What to do? Eventually the KMT in ever increasing isolation and with growing protests from the Taiwanese was forced to lift Martial Law and allow a multi-party state (1987). With Taiwanese being allowed to elect members to the Legislative Yuan in 1992, and the future hope of them eventually electing their president, the KMT began talking once again to their former enemy the CCP. This is the basis of the bogus 1992 Consensus, a phrase coined in the year 2000 by Su Chi and endorsed by Ma Ying-jeou. What, however, was really happening and why?

By officially endorsing the bogus 1992 consensus, with each side of the Taiwan Strait agreeing to differ on their interpretation of "one China" Ma was returning things to the pre-1949 Civil War where the KMT and the CCP were battling to impose their vision of what was and who controlled China. The Taiwanese were completely shut out from this process; only the KMT and the CCP had a say.

Here also begins Ma's duplicity. In one breadth, he states that the 23 million Taiwanese will determine their own future, but he creates a scenario where they must either take over China (make it the ROC) or submit to China (become part of the PRC). He shuts them out from a third choice that of just being Taiwan. Ma claims that he will not attack the PRC, all well and good, how could he? However the PRC claims the opposite, that it will attack Taiwan if it chooses a different path than that Ma set in the bogus 1992 consensus. This is the Chinese Civil War reopened with either the KMT or the CCP winning, only everyone knows how the deck is stacked on who will win.

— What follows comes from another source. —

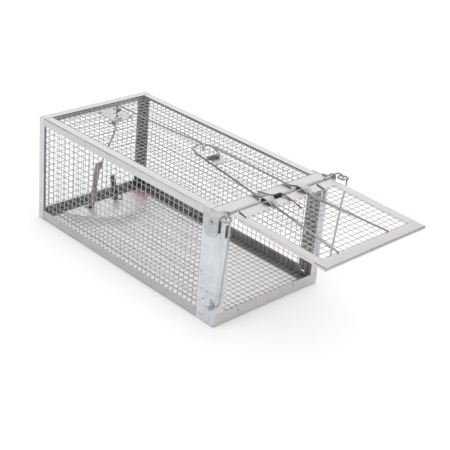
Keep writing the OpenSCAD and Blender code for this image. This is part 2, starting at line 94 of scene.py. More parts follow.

Ma plays a dangerous and duplicitous game, reopening the Civil War under false pretenses with only one end in view. In this game, he must try to cajole, wheedle, or deceive the Taiwanese out of a third choice, to be themselves. By recent polls, most Taiwanese have no desire to join the PRC, and since their real consensus of 1996, they have chosen to elect their own president democratically. Ma, however, must somehow make them so dependent on the PRC that they will think that they have no choice but to elect to join it. Ma claims that he is not seeking unification, but the only choice he leaves Taiwanese is "one China" be it under the PRC or the sham ROC.

In this scenario, the US has maintained an enigmatic stance that Taiwan's status is "undetermined." It should here be noted that the Taiwan Relations Act (TRA) of 1979 is the Taiwan Relations Act and not the ROC Relations Act. By this act the US has maintained de facto diplomatic relations with the governing authorities on Taiwan. It further states that the US will provide arms to Taiwan (not the ROC) so that no other countries will unilaterally dispose of it. Taiwanese must further realize the fullness of what the 1996 (not the 1992)consensus gives them. With it they can decide their future; it does not have to be within the confines that Ma Ying-jeou wants to limit it. In this, they must realize that they will never be able to enter the UN under the name of ROC; that was settled and denied in 1971. But there are other names. They must also realize that by maintaining the 1947 Constitution of the ROC and accepting Ma's bogus 1992 consensus, they are being dragged back into a long decided past Civil War that was between the KMT and the CCP and not the Taiwanese. It is time for Taiwanese to see their president for what he is.